Today, Jesus also asks those who are oppressed, or disenfranchised the same question he asks us, “What are you looking for?” We could ask refugees and immigrants, people in the Black Lives Matter movement, poor rural whites and everyone who feels they don’t belong, “what are you seeking?” Like us, they are seeking meaning and purpose, love and comfort, strength and guidance; and they hope for what we assume: to be treated with justice and fairness by our institutions, to have equal opportunity, to belong as a full citizen. In an environment where divisions between us are exploited and used as the basis for hateful rhetoric and actions, how much more are we called by God to embody in our daily life, the unity we share with all people who have been created by the Word in the beginning, and are one with us abiding in Christ.

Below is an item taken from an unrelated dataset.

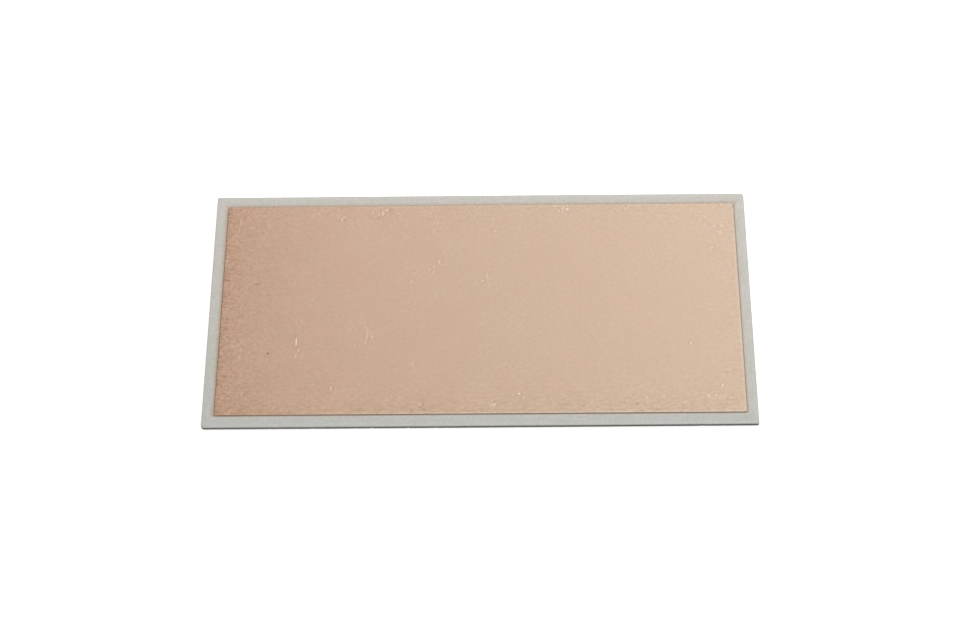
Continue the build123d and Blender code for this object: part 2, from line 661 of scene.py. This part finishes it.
def copper_body(finish, place, y, from_left, low, high):
    """The colour of the metal: redder and darker at the left, partly its own tint and partly a painted
    reflection that brightens it towards the right; darker at the front and paler at the back, which is
    painted light; and faintly patchy.
    """
    clouds = speckle(finish, place, 9 * mm, detail=3, roughness=0.5)
    drift = reckon(finish, "ADD", from_left, spread(finish, clouds, 0, 1, -7 * mm, 7 * mm))
    # Partly painted light: the ramp brightens the metal from left to right, for a reflection as well as for
    # its own tint.
    ramp = add_node(finish, "ShaderNodeValToRGB", Fac=spread(finish, drift, 0, high.x - low.x))
    stops = ramp.color_ramp.elements
    stops[0].color = copper_left
    stops[1].color = copper_right
    for share, tone in ((0.12, copper_left_inner), (0.25, copper_quarter), (0.5, copper_middle)):
        stop = stops.new(share)
        stop.color = tone
    # Painted light: the metal is darker at the front and paler at the back.
    front_to_back_painted_light = blend_colours(finish, spread(finish, y, low.y, high.y), copper_front_painted_shade, copper_back_painted_light)
    colour = blend_colours(finish, 1.0, ramp.outputs[0], front_to_back_painted_light, "MULTIPLY")
    warm_patches = speckle(finish, place, 4 * mm, detail=1)
    patch_tint = blend_colours(finish, spread(finish, warm_patches, 0.35, 0.65), rosy_tint, straw_tint)
    colour = blend_colours(finish, 1.0, colour, patch_tint, "MULTIPLY")
    blotches = speckle(finish, place, 0.6 * mm, detail=2, roughness=0.6)
    red_band = dying_away(finish, from_left, 3.5 * mm)
    red_share = reckon(finish, "MULTIPLY", red_band, spread(finish, blotches, 0.42, 0.62, 0.0, 0.6))
    return blend_colours(finish, red_share, colour, copper_red)


def copper_grain(finish, place, y, from_left, rim_band, low, high):
    """The grain: the tint that it gives the metal, which also carries painted shade at the front edge and
    painted shading of the grain's relief, the dashes that it is made of, and its strength.
    """
    dashes = speckle(finish, stretched(finish, place, (0.55, 1, 1)), 0.34 * mm, detail=1.5, distortion=0.3)
    points = speckle(finish, place, 0.22 * mm, detail=1)
    warped = add_node(
        finish, "ShaderNodeVectorMath", {"operation": "MULTIPLY_ADD"}, i0=dashes, i1=(0.4 * mm,) * 3, i2=place
    ).outputs[0]
    crystals = add_node(finish, "ShaderNodeTexVoronoi", Vector=warped, Scale=1 / (0.5 * mm)).outputs["Color"]
    crystal_tone = add_node(finish, "ShaderNodeSeparateColor", Color=crystals).outputs[0]
    mottle = mixture(finish, -0.81, (dashes, 1.0), (points, 0.5), (crystal_tone, 0.12))
    # The mottle is strongest at the left end and near the rim. It is partly the grain's own colour and partly
    # painted shading of its relief.
    grain_strength = mixture(
        finish,
        0.04,
        (dying_away(finish, from_left, 6 * mm), 0.46),
        (dying_away(finish, from_left, 25 * mm), 0.13),
        (rim_band, 0.3),
    )
    soft = speckle(finish, place, 0.65 * mm, detail=1)
    rolled = speckle(finish, stretched(finish, place, (0.3, 1, 1)), 0.34 * mm, detail=1)
    rubbed = speckle(finish, stretched(finish, place, (1, 0.45, 1)), 0.3 * mm, detail=1)
    from_near = reckon(finish, "SUBTRACT", y, low.y)
    near_band = dying_away(finish, from_near, 5 * mm)
    far_band = dying_away(finish, reckon(finish, "SUBTRACT", high.y, y), 2.5 * mm)
    # Painted shade: the term along the front edge darkens the metal towards it.
    grain_and_shade_tone = mixture(
        finish,
        -0.065,
        (soft, 0.13),
        (dying_away(finish, from_near, 1.7 * mm), -0.05),
        (mottle, grain_strength),
        (reckon(finish, "SUBTRACT", rolled, 0.5), reckon(finish, "MULTIPLY", near_band, 0.5)),
        (reckon(finish, "SUBTRACT", rubbed, 0.5), reckon(finish, "MULTIPLY", far_band, 0.4)),
    )
    grain_and_shade_tint = add_node(
        finish,
        "ShaderNodeVectorMath",
        {"operation": "MULTIPLY_ADD"},
        i0=grain_and_shade_tone,
        i1=grain_weights,
        i2=(1, 1, 1),
    ).outputs[0]
    return grain_and_shade_tint, dashes, grain_strength


def worn_and_shaded_copper(finish, place, colour):
    """The same copper with scattered faint scuffs, and bright or dark where the mesh is marked: burnished and
    dark wear, with painted shade round and beside some marks.
    """
    strokes = speckle(finish, stretched(finish, place, (1, 0.4, 1), turn=20), 0.32 * mm, detail=1)
    scuff_patches = spread(finish, speckle(finish, place, 5 * mm, detail=2), 0.5, 0.64)
    scuffs = reckon(finish, "MULTIPLY", spread(finish, strokes, 0.54, 0.8, 0, 0.22), scuff_patches)
    # Bright and dark wear, with painted shade round and beside some marks.
    wear_and_shade = add_node(finish, "ShaderNodeAttribute", {"attribute_name": "wear_and_shade"}).outputs["Fac"]
    colour = blend_colours(finish, reckon(finish, "MAXIMUM", wear_and_shade, scuffs), colour, copper_burnished)
    return blend_colours(finish, spread(finish, wear_and_shade, 0.0, -1.0), colour, copper_pit_and_shade)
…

When we ground our identity, our well-being, our very life, in abiding with God in Christ Jesus, we do not need to over-identify with our own cultural group or class to feel safe and valued. On the contrary, we live from the security of our relationship with God and follow Jesus in embracing all people, and in advocating for policies that bring freedom and inclusion for all of God’s children.

As ones who abide with Christ, we attend to our individual relationship with God (the visual with this is that my right arm points straight up) and we live out this unity in just, open and equal relationships with all people whom God created (and my left arm moves horizontally across my right arm to form a cross). + This is the life Christ is looking for in us.